- **Exercise details**: Set down only the lines running from the one with "# The lid rests" to the one with "# is made from", both lines included, exactly as they stand, please.

[Given information start]

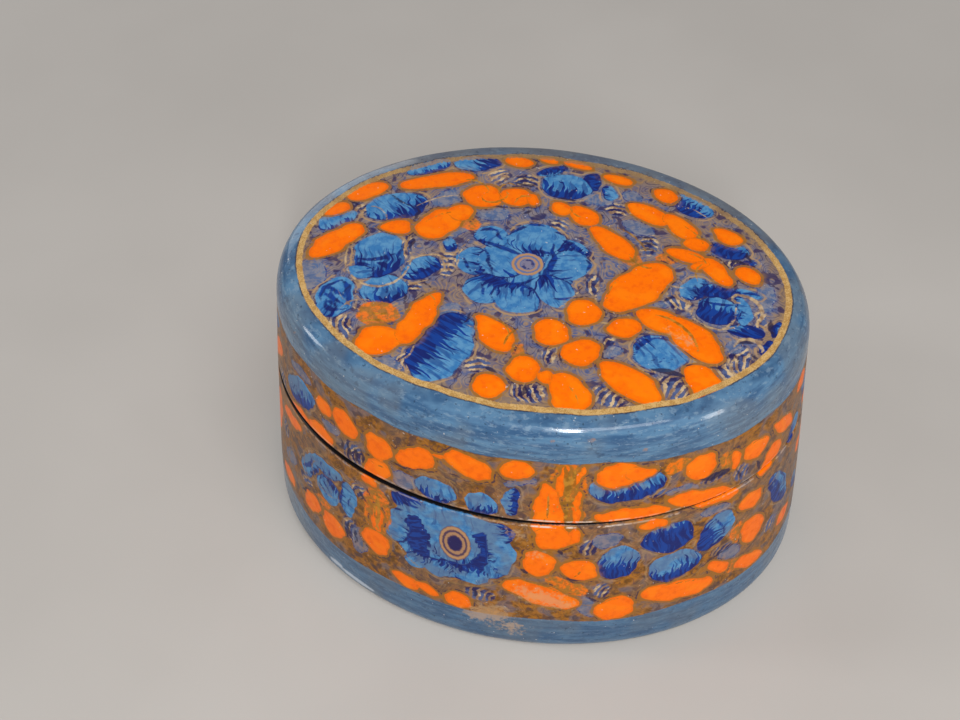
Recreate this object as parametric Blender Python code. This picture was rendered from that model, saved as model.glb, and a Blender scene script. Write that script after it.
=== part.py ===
"""Oval trinket box of painted and lacquered papier-mache, with a lift-off lid.

Two separate pieces. box_base is a hollow oval base with a flat foot. Its thin paper
lining stands up above the wall as a collar. lid is a hollow cap that drops over that
collar and sits a little higher at its left end, as an old hand-made lid does.

X runs along the length, Y across the width and Z up. The foot stands on Z = 0, and the
origin is under the middle of the oval. All sizes are in metres.
"""
import math

import bpy
import bmesh
from mathutils import Matrix

MM = 0.001

# Outside size
LENGTH = 80.0 * MM            # along X, at the foot, where the box is widest
WIDTH = 60.6 * MM             # along Y, at the foot
HEIGHT = 47.5 * MM            # foot to the crown of the lid
SEAM_HEIGHT = 29.0 * MM       # top of the base's painted wall
FOOT_ROUND = 2.4 * MM         # rounding of the lower edge
SIDE_TAPER = 2.7 * MM         # how much the wall leans in up to the shoulder of the lid
SIDE_BEND = 1.25              # 1 is a straight lean, more bends the wall in towards the top

# Lid shoulder and top panel
SHOULDER_HEIGHT = 5.6 * MM    # start of the rounded shoulder, below the crown
SHOULDER_WIDTH = 2.3 * MM     # how far the shoulder rounds inward
CREST_DROP = 0.55 * MM        # crest of the shoulder below the crown
PANEL_INSET = 5.9 * MM        # foot outline to the edge of the painted panel
PANEL_DROP = 0.3 * MM         # edge of the panel below the crown
CROWN_INSET = 13.0 * MM       # foot outline to where the panel is level

# Wall build-up
LID_WALL = 2.0 * MM           # wall of the lid
LINING = 1.0 * MM             # paper lining of the base, which is also the collar
FLOOR = 2.8 * MM              # thickness of the floor
ROOF = 2.6 * MM               # thickness of the lid's top
INNER_ROUND = 2.0 * MM        # rounding where the floor or the roof meets the wall
RIM_ROUND = 0.35 * MM         # softened edges along the seam and the collar

# Fit of the lid
COLLAR_HEIGHT = 4.6 * MM      # collar above the base's wall
COLLAR_GAP = 0.3 * MM         # between the collar and the lid, all round
SEAM_GAP = 0.5 * MM           # open seam in the middle of the box
LID_TILT_DEG = 0.36           # the lid's left end is raised by this angle

# Fineness of the ovals and of the curved shoulder
OVAL_SEGMENTS = 80
SHOULDER_STOPS = (0.0, 0.2, 0.4, 0.55, 0.7, 0.85)


def side_inset(height):
    """How far the outside wall lies inside the foot's outline at a height."""
    top = HEIGHT - SHOULDER_HEIGHT
    share = max(0.0, (height - FOOT_ROUND) / (top - FOOT_ROUND))
    return SIDE_TAPER * share ** SIDE_BEND


def soft_corner(start, corner, end):
    """Four points of a curve from start to end that bends towards the corner."""
    points = []
    for step in (0.0, 1 / 3, 2 / 3, 1.0):
        weights = ((1 - step) ** 2, 2 * step * (1 - step), step ** 2)
        points.append(tuple(sum(weight * point[axis] for weight, point
                                in zip(weights, (start, corner, end)))
                            for axis in (0, 1)))
    return points


def oval_loft(name, profile, collection, material):
    """One closed body lofted through oval rings, each given as (inset, height)."""
    bm = bmesh.new()
    bmesh.ops.create_circle(bm, cap_ends=False, segments=OVAL_SEGMENTS, radius=1.0)
    inset, height = profile[0]
    half = (LENGTH / 2 - inset, WIDTH / 2 - inset)
    bmesh.ops.scale(bm, vec=(half[0], half[1], 1.0), verts=bm.verts)
    bmesh.ops.translate(bm, vec=(0.0, 0.0, height), verts=bm.verts)
    edges = list(bm.edges)
    bmesh.ops.contextual_create(bm, geom=edges)
    for inset, next_height in profile[1:]:
        next_half = (LENGTH / 2 - inset, WIDTH / 2 - inset)
        grown = bmesh.ops.extrude_edge_only(bm, edges=edges)["geom"]
        ring = {item for item in grown if isinstance(item, bmesh.types.BMVert)}
        edges = [item for item in grown if isinstance(item, bmesh.types.BMEdge)
                 and all(vert in ring for vert in item.verts)]
        bmesh.ops.scale(bm, vec=(next_half[0] / half[0], next_half[1] / half[1], 1.0),
                        verts=list(ring))
        bmesh.ops.translate(bm, vec=(0.0, 0.0, next_height - height), verts=list(ring))
        half, height = next_half, next_height
    bmesh.ops.contextual_create(bm, geom=edges)
    bmesh.ops.recalc_face_normals(bm, faces=bm.faces)
    mesh = bpy.data.meshes.new(name)
    bm.to_mesh(mesh)
    bm.free()
    mesh.materials.append(material)
    body = bpy.data.objects.new(name, mesh)
    collection.objects.link(body)
    return body


def base_profile():
    """From the middle of the underside, up the outside, over the collar, to the floor."""
    rim_inset = side_inset(SEAM_HEIGHT)
    collar_outer = rim_inset + LID_WALL + COLLAR_GAP
    collar_inner = collar_outer + LINING
    collar_top = SEAM_HEIGHT + COLLAR_HEIGHT
    foot_inner = side_inset(FLOOR + INNER_ROUND) + LID_WALL + COLLAR_GAP + LINING

    profile = soft_corner((FOOT_ROUND * 0.8, 0.0), (0.0, 0.0), (0.0, FOOT_ROUND))
    for share in (0.25, 0.5, 0.75):
        height = FOOT_ROUND + (SEAM_HEIGHT - RIM_ROUND - FOOT_ROUND) * share
        profile.append((side_inset(height), height))
    profile += [(rim_inset, SEAM_HEIGHT - RIM_ROUND),
                (rim_inset + RIM_ROUND, SEAM_HEIGHT),
                (collar_outer, SEAM_HEIGHT),
                (collar_outer, collar_top - RIM_ROUND),
                (collar_outer + RIM_ROUND, collar_top),
                (collar_inner - RIM_ROUND, collar_top),
                (collar_inner, collar_top - RIM_ROUND),
                (collar_inner, SEAM_HEIGHT)]
    profile += soft_corner((foot_inner, FLOOR + INNER_ROUND), (foot_inner, FLOOR),
                           (foot_inner + INNER_ROUND, FLOOR))
    return profile


def lid_profile():
    """From the crown, down the outside, round the rim, up the inside, to the roof."""
    rim_height = SEAM_HEIGHT + SEAM_GAP
    shoulder = HEIGHT - SHOULDER_HEIGHT
    rim_inset = side_inset(rim_height)
    rim_inner = side_inset(SEAM_HEIGHT) + LID_WALL
    roof = HEIGHT - ROOF
    roof_inner = SIDE_TAPER + LID_WALL + SHOULDER_WIDTH * 0.4

    profile = [(CROWN_INSET, HEIGHT),
               ((CROWN_INSET + PANEL_INSET) / 2, HEIGHT - PANEL_DROP * 0.3),
               (PANEL_INSET, HEIGHT - PANEL_DROP)]
    for stop in reversed(SHOULDER_STOPS):
        turn = stop * math.pi / 2
        profile.append((SIDE_TAPER + SHOULDER_WIDTH * (1 - math.cos(turn)),
                        shoulder + (SHOULDER_HEIGHT - CREST_DROP) * math.sin(turn)))
    middle = (shoulder + rim_height) / 2
    profile += [(side_inset(middle), middle),
                (rim_inset, rim_height + RIM_ROUND),
                (rim_inset + RIM_ROUND, rim_height),
                (rim_inner - RIM_ROUND, rim_height),
                (rim_inner, rim_height + RIM_ROUND),
                (rim_inner, SEAM_HEIGHT + COLLAR_HEIGHT + COLLAR_GAP)]
    profile += soft_corner((roof_inner, roof - INNER_ROUND), (roof_inner, roof),
                           (roof_inner + INNER_ROUND, roof))
    return profile


def painted(name, color):
    material = bpy.data.materials.new(name)
    material.use_nodes = True
    shader = material.node_tree.nodes["Principled BSDF"]
    shader.inputs["Base Color"].default_value = color
    shader.inputs["Roughness"].default_value = 0.35
    return material


for old in list(bpy.data.objects):
    bpy.data.objects.remove(old, do_unlink=True)

box = bpy.data.collections.new("papier_mache_trinket_box")
bpy.context.scene.collection.children.link(box)

base = oval_loft("box_base", base_profile(), box,
                 painted("painted_base", (0.34, 0.22, 0.14, 1.0)))
lid = oval_loft("lid", lid_profile(), box,
                painted("painted_lid", (0.26, 0.29, 0.34, 1.0)))

# The lid rests a little higher at its left end: turned about its rim's middle line.
pivot = Matrix.Translation((0.0, 0.0, SEAM_HEIGHT + SEAM_GAP))
tilt = Matrix.Rotation(math.radians(LID_TILT_DEG), 4, "Y")
lid.data.transform(pivot @ tilt @ pivot.inverted())

print("box_base and lid made:",
      [round(size * 1000, 1) for size in (LENGTH, WIDTH, HEIGHT)], "mm")
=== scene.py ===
# %% [markdown]
# # A small oval box of painted papier-mache
# The real thing is a trinket box of pressed paper with a lift-off lid. Its painter laid
# grey-blue and brown grounds, drew flowers, leaves and petals over them with a fine
# brush, lined them in gold, and closed everything under a clear varnish.
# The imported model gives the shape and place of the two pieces. This script gives them
# their finer surface, their painting and their light.

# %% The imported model
import math

import bpy
import numpy as np
from mathutils import Matrix, Vector


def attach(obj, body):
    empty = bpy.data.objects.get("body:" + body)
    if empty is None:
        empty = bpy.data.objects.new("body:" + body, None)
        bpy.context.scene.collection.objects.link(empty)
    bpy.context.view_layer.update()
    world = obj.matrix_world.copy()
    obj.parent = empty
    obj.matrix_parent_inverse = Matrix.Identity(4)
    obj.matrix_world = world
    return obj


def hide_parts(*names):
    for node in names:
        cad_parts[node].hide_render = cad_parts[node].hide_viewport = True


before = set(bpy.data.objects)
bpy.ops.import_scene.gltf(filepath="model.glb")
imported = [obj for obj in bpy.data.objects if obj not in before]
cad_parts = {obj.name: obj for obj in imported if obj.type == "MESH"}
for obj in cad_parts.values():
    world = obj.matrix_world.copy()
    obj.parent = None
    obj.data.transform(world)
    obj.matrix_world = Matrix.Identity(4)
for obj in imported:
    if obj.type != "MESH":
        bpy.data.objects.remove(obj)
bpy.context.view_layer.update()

MM = 0.001

# %% [markdown]
# The camera stands where the photograph was taken from: a little to the right of the
# front, looking down at about fifty degrees. A camera can be turned by hand with angles,
# but a look-at built from two points can't drift when the target moves, so the matrix
# is made from the eye, the target and a small roll.

# %% Camera
AZIMUTH_DEG = 11.7
ELEVATION_DEG = 49.6
ROLL_DEG = -0.6
EYE_DISTANCE = 248.0 * MM
TARGET = Vector((-8.4, -0.9, 28.5)) * MM
LENS_MM = 63.75

azimuth, elevation = math.radians(AZIMUTH_DEG), math.radians(ELEVATION_DEG)
towards_eye = Vector((math.sin(azimuth) * math.cos(elevation),
                      -math.cos(azimuth) * math.cos(elevation),
                      math.sin(elevation)))
right = (-towards_eye).cross(Vector((0, 0, 1))).normalized()
up = right.cross(-towards_eye)
roll = math.radians(ROLL_DEG)
side_axis = right * math.cos(roll) + up * math.sin(roll)
top_axis = up * math.cos(roll) - right * math.sin(roll)

eye = bpy.data.objects.new("photo_camera", bpy.data.cameras.new("photo_camera"))
bpy.context.scene.collection.objects.link(eye)
turn = Matrix((side_axis, top_axis, towards_eye)).transposed().to_4x4()
eye.matrix_world = Matrix.Translation(TARGET + towards_eye * EYE_DISTANCE) @ turn
eye.data.lens = LENS_MM
eye.data.sensor_width = 36.0
eye.data.clip_start = 0.005
bpy.context.scene.camera = eye
print("camera at", [round(value / MM) for value in eye.location], "mm")

# %% [markdown]
# A plain pale floor and soft studio light keep the eye on the box. Varnish shows the lamps
# as streaks along the rounded shoulder. A shoulder is strongly curved from top to bottom
# and hardly curved along its length, so a lamp has to be a tall, narrow strip to give a
# short, thick glint. Wide lamps then fill the top, the side and the back.

# %% Floor and lights
def alone():
    """Leaves edit mode and deselects everything, so that an operator acts on new work only."""
    if bpy.context.object and bpy.context.object.mode != "OBJECT":
        bpy.ops.object.mode_set(mode="OBJECT")
    bpy.ops.object.select_all(action="DESELECT")


FLOOR_SIZE = 3.0      # metres
alone()
bpy.ops.mesh.primitive_plane_add(size=FLOOR_SIZE, location=(0, 0, 0))
ground = bpy.context.object
ground.name = "studio_floor"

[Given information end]

- **Finished task**:
# The lid rests a little higher at its left end: turned about its rim's middle line.
pivot = Matrix.Translation((0.0, 0.0, SEAM_HEIGHT + SEAM_GAP))
tilt = Matrix.Rotation(math.radians(LID_TILT_DEG), 4, "Y")
lid.data.transform(pivot @ tilt @ pivot.inverted())

print("box_base and lid made:",
      [round(size * 1000, 1) for size in (LENGTH, WIDTH, HEIGHT)], "mm")
=== scene.py ===
# %% [markdown]
# # A small oval box of painted papier-mache
# The real thing is a trinket box of pressed paper with a lift-off lid. Its painter laid
# grey-blue and brown grounds, drew flowers, leaves and petals over them with a fine
# brush, lined them in gold, and closed everything under a clear varnish.
# The imported model gives the shape and place of the two pieces. This script gives them
# their finer surface, their painting and their light.

# %% The imported model
import math

import bpy
import numpy as np
from mathutils import Matrix, Vector


def attach(obj, body):
    empty = bpy.data.objects.get("body:" + body)
    if empty is None:
        empty = bpy.data.objects.new("body:" + body, None)
        bpy.context.scene.collection.objects.link(empty)
    bpy.context.view_layer.update()
    world = obj.matrix_world.copy()
    obj.parent = empty
    obj.matrix_parent_inverse = Matrix.Identity(4)
    obj.matrix_world = world
    return obj


def hide_parts(*names):
    for node in names:
        cad_parts[node].hide_render = cad_parts[node].hide_viewport = True


before = set(bpy.data.objects)
bpy.ops.import_scene.gltf(filepath="model.glb")
imported = [obj for obj in bpy.data.objects if obj not in before]
cad_parts = {obj.name: obj for obj in imported if obj.type == "MESH"}
for obj in cad_parts.values():
    world = obj.matrix_world.copy()
    obj.parent = None
    obj.data.transform(world)
    obj.matrix_world = Matrix.Identity(4)
for obj in imported:
    if obj.type != "MESH":
        bpy.data.objects.remove(obj)
bpy.context.view_layer.update()

MM = 0.001

# %% [markdown]
# The camera stands where the photograph was taken from: a little to the right of the
# front, looking down at about fifty degrees. A camera can be turned by hand with angles,
# but a look-at built from two points can't drift when the target moves, so the matrix
# is made from the eye, the target and a small roll.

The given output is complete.